In June 2025, Carter announced that he was working on a director's cut of The X-Files: I Want to Believe which would restore the original horror elements which were cut from the theatrical release due to studio and censor demands.

==Sequel==
In several interviews that Carter gave around the time the film was released, he said that if I Want to Believe proved financially successful, a third installment would be made going back to the TV series' mythology, focusing specifically on the alien invasion and colonization of Earth foretold in the series finale, due to occur on December 22, 2012. Fox Chairman Tom Rothman, responding to an interview question regarding the possibility of a third X-Files movie, said in October 2008, "It's really up to Chris [Carter], David [Duchovny] and Gillian [Anderson]". During an interview at the Sarajevo Film Festival in August 2009, Anderson was asked about a third film and responded, "They talked about maybe doing it in 2012. I think there were discussions about that. I don't know whether that's going to happen or not, but there isn't any reason not to do it." Frank Spotnitz responded to his blog readers' requests for clarification regarding Anderson's comments by denying that any deal was in place, saying, "I'm afraid I have no news to report other than our continuing desire to make a third film if there's an audience for it." In an October 2009 interview, David Duchovny likewise said that he wanted to do a 2012 X-Files movie, but still did not know if he would get the chance.

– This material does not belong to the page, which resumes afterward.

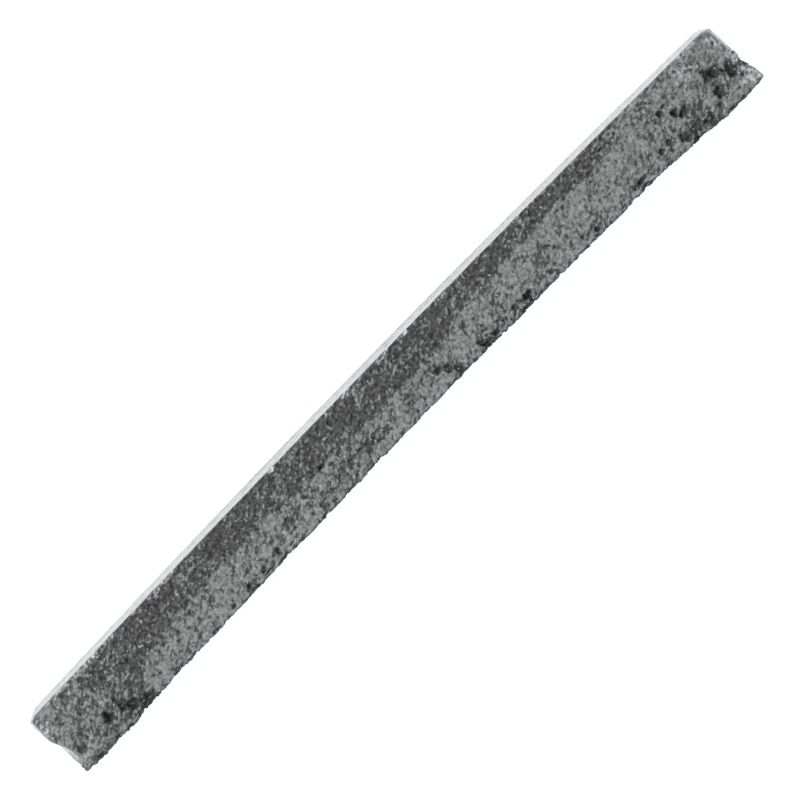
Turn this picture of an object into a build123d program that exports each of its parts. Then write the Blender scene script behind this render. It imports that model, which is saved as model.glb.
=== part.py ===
from build123d import *
from math import sqrt
import os

# A compressed charcoal stick: one solid bar pressed from charcoal powder and binder, in millimetres.
# It lies along X and rests on Z = 0. Its bounding box is centred on the origin to within 0.1 mm.
# The smooth moulded side faces +Y, and the side that crumbled when it left its mould faces -Y.
# The bar is bowed in plan, so that its smooth side is convex and its rough side is concave.

# Driving dimensions of the whole bar
length = 80.0
thickness = 6.3
half_length = length / 2

# The smooth side: a shallow bow between two moulded corners
smooth_end_y = 3.01
smooth_middle_y = 3.39
corner_radius = 0.40
bevel = 0.16

# The rough side: full width near both ends, and worn back along a bowed stretch between them
rough_left_end_y = -3.40
rough_widest = (-35.5, -3.45)
worn_back_start = (-30.5, -3.08)
worn_back_middle = (12.0, -2.65)
worn_back_stop = (28.3, -2.80)
rough_regains_width = (36.3, -3.32)
rough_right_end_y = -3.26

# The broken ends, from the smooth side to the rough side. Each point is how far the end stands out
# past the bar's nominal length, and its Y
left_end_break = [(0.50, 1.00), (0.56, -0.40), (0.54, -1.50), (0.46, -2.70)]
right_end_break = [(0.12, 1.80), (0.20, 0.30), (0.06, -1.00), (0.28, -2.10)]
left_smooth_corner_out = 0.48
left_rough_corner_out = -0.04
right_smooth_corner_out = 0.08
right_rough_corner_out = 0.42

# The slanting break in the left end: the X of its upper edge, the X and Z where it runs out, and its Y span
slant_top_x = -39.48
slant_foot = (-40.64, 0.20)
slant_y_start = -0.80
slant_y_stop = -2.80

# A shallow worn flat on the top face, which deepens towards the rough side
worn_flat_start = -31.0
worn_flat_stop = 28.5
worn_flat_inner_y = 0.55
worn_flat_drop = 0.16

# Pits in the top face: X, Y, radius, depth and turn of each
top_pits = [
    (-35.5, -1.50, 0.46, 0.40, 20),
    (-33.4, -1.95, 0.62, 0.30, 50),
    (-8.3, 0.40, 0.40, 0.25, 60),
    (4.4, -1.15, 0.40, 0.30, 10),
    (30.2, -1.50, 0.36, 0.28, 35),
    (31.9, 0.85, 0.36, 0.30, 5),
    (33.3, -0.35, 0.52, 0.45, 60),
    (34.5, -0.60, 0.42, 0.30, 15),
    (35.5, -1.90, 0.66, 0.35, 40),
    (37.3, 0.25, 0.66, 0.35, 25),
    (37.0, -1.40, 0.50, 0.40, 55),
    (38.6, -0.70, 0.50, 0.40, 30),
]
pit_sides = 5
pit_wall_angle = 30

# Chips out of the upper edge of the rough side: X, Y, length along the edge, depth and turn of each
edge_chips = [
    (-38.2, -3.42, 1.2, 0.40, 2),
    (-32.2, -3.24, 2.4, 0.55, -6),
    (-19.4, -2.84, 1.1, 0.40, 5),
    (-15.9, -2.78, 1.4, 0.45, -8),
    (5.5, -2.62, 1.3, 0.50, 10),
    (8.9, -2.64, 2.0, 0.45, -4),
    (13.2, -2.67, 1.8, 0.50, 6),
    (27.2, -2.80, 1.7, 0.50, -10),
    (32.7, -3.12, 1.5, 0.45, 8),
]

# Chips out of the upper edge of the ends: X, Y, length along the edge, depth and turn of each
end_chips = [
    (-40.2, -0.65, 0.9, 0.40, 65),
    (-39.8, -2.95, 0.7, 0.35, 110),
    (40.2, -1.00, 0.8, 0.50, 92),
]
# A chip is a square bar on its corner, sunk into the edge
chip_roll = 45


def end_points(half, direction, smooth_corner_out, break_points, rough_corner_out, rough_y):
    """Return one end's outline, from its smooth corner to its rough corner."""
    points = [(direction * (half + smooth_corner_out), smooth_end_y)]
    for out, y in break_points:
        points.append((direction * (half + out), y))
    points.append((direction * (half + rough_corner_out), rough_y))
    return points


left_end = end_points(
    half_length, -1, left_smooth_corner_out, left_end_break, left_rough_corner_out, rough_left_end_y
)
right_end = end_points(
    half_length, 1, right_smooth_corner_out, right_end_break, right_rough_corner_out, rough_right_end_y
)

with BuildPart() as charcoal_stick:
    # The pressed bar, with its bowed sides and its broken ends
    with BuildSketch(Plane.XY):
        with BuildLine():
            ThreePointArc(left_end[0], (0, smooth_middle_y), right_end[0])
            Polyline(*right_end, rough_regains_width, worn_back_stop)
            ThreePointArc(worn_back_stop, worn_back_middle, worn_back_start)
            Polyline(worn_back_start, rough_widest, *reversed(left_end))
        make_face()
    extrude(amount=thickness)

    # The two upright corners that the mould rounded
    upright_edges = charcoal_stick.edges().filter_by(Axis.Z)
    fillet(upright_edges.group_by(Axis.Y)[-1], corner_radius)

    # The bevel along the smooth side's upper and lower edges: a square bar on its corner cuts each
    for z in (0, thickness):
        with BuildLine(Plane.XY.offset(z)) as long_edge:
            ThreePointArc(left_end[0], (0, smooth_middle_y), right_end[0])
        with BuildSketch(Plane(origin=long_edge.line @ 0, z_dir=long_edge.line % 0)):
            Rectangle(bevel * sqrt(2), bevel * sqrt(2), rotation=45)
        sweep(mode=Mode.SUBTRACT)

    # The worn flat: a thin wedge off the top face, thickest at the rough side
    with BuildSketch(Plane.YZ.offset(worn_flat_start)):
        with BuildLine():
            Polyline(
                (worn_flat_inner_y, thickness),
                (rough_widest[1], thickness),
                (rough_widest[1], thickness - worn_flat_drop),
                close=True,
            )
        make_face()
    extrude(amount=worn_flat_stop - worn_flat_start, mode=Mode.SUBTRACT)

    # The slanting break: a wedge off the left end, widest at the top face
    with BuildSketch(Plane.XZ.offset(-slant_y_start)):
        with BuildLine():
            Polyline(slant_foot, (slant_top_x, thickness), (slant_foot[0], thickness), close=True)
        make_face()
    extrude(amount=slant_y_start - slant_y_stop, mode=Mode.SUBTRACT)

    # Pits where grains pulled out of the top face
    for x, y, radius, depth, turn in top_pits:
        with BuildSketch(Plane.XY.offset(thickness)):
            with Locations((x, y)):
                RegularPolygon(radius, pit_sides, rotation=turn)
        extrude(amount=-depth, taper=pit_wall_angle, mode=Mode.SUBTRACT)

    # Chips where the upper edges crumbled away
    for x, y, chip_length, depth, turn in edge_chips + end_chips:
        with Locations(Plane((x, y, thickness)).rotated((0, 0, turn))):
            Box(chip_length, depth, depth, rotation=(chip_roll, 0, 0), mode=Mode.SUBTRACT)

charcoal_stick.part.label = "charcoal_stick"

os.makedirs("parts", exist_ok=True)
export_step(charcoal_stick.part, "parts/charcoal_stick.step")
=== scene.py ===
"""Looks for the compressed charcoal stick: its crumbled surface, its materials and its studio.

Shapes are worked out in millimetres, in the frame's axes: X along the stick, +Y towards its smooth
moulded side, Z up from the surface that it lies on. They become metres when the mesh is made.
"""

from itertools import chain, product

import bpy
import numpy as np
from mathutils import Matrix, Vector
from mathutils.bvhtree import BVHTree


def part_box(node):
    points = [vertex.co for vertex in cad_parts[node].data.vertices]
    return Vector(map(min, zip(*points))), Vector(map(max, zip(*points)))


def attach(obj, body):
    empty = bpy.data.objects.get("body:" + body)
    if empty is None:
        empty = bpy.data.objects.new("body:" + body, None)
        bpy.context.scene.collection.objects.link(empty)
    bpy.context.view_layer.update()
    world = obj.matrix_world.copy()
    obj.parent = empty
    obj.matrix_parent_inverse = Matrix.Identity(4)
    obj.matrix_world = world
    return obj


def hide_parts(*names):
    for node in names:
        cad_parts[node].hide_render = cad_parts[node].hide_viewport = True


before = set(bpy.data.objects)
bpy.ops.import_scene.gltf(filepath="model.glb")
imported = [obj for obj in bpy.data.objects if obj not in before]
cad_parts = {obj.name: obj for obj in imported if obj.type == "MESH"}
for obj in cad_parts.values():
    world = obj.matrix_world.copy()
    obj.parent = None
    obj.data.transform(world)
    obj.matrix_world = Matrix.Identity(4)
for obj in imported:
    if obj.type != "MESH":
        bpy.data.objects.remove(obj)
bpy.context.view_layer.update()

NODE = "charcoal_stick"
MM = 0.001

# How many cells the surface has along X, Y and Z, and how much narrower the cells next to an edge are
CELLS = (620, 50, 28)
EDGE_CROWDING = 0.25

# Rounding of the long edges and the end edges
SMOOTH_EDGE_RADIUS = 0.11
ROUGH_EDGE_RADIUS = 0.24
END_EDGE_RADIUS = 0.34

# How far the smooth side flares out at its foot, at the ends and half way along the stick
END_FLARE = 0.06
MIDDLE_FLARE = 0.22
# How much of the flare is near the foot: a power of the share of the way down
FLARE_POWER = 3


# ---------------------------------------------------------------------------------------------------------
# Noise

TABLE_SIZE = 1024
# Brings the noise to about -1 to 1
NOISE_GAIN = 1.6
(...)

In December 2009, Carter said he could not "ensure" another movie would be made, but thought the international box office for the 2008 film made it at least a theoretical possibility. In an interview published in August 2012, Spotnitz said he was talking up the idea of an X-Files movie every chance he got, but that there was still nothing happening on that front, and that time was running very short for a third movie concluding the original X-Files franchise to be made at all. He blamed the poor performance of the 2008 film on the fact that it was not about aliens. Speaking at San Diego Comic-Con in July 2013, Carter, when asked about a third film, was extremely noncommittal, indicating there was still no forward movement, and saying, "We can get to it later." In August 2013, Carter said, in an interview with Empire, that "It's really up to 20th Century Fox, whether they have the will to do it. I think all of us are interested in putting the band back together", adding that a third installment would be a return to the mythology and that the colonisation date of the television series would not be ignored.

In March 2015, it was confirmed that there would be a six-episode miniseries on Fox, featuring Duchovny, Anderson, and some other members of the original cast, which would have both standalone and mythology elements. In April 2017, it was announced the series would return with a ten-episode eleventh season, which premiered on January 3, 2018.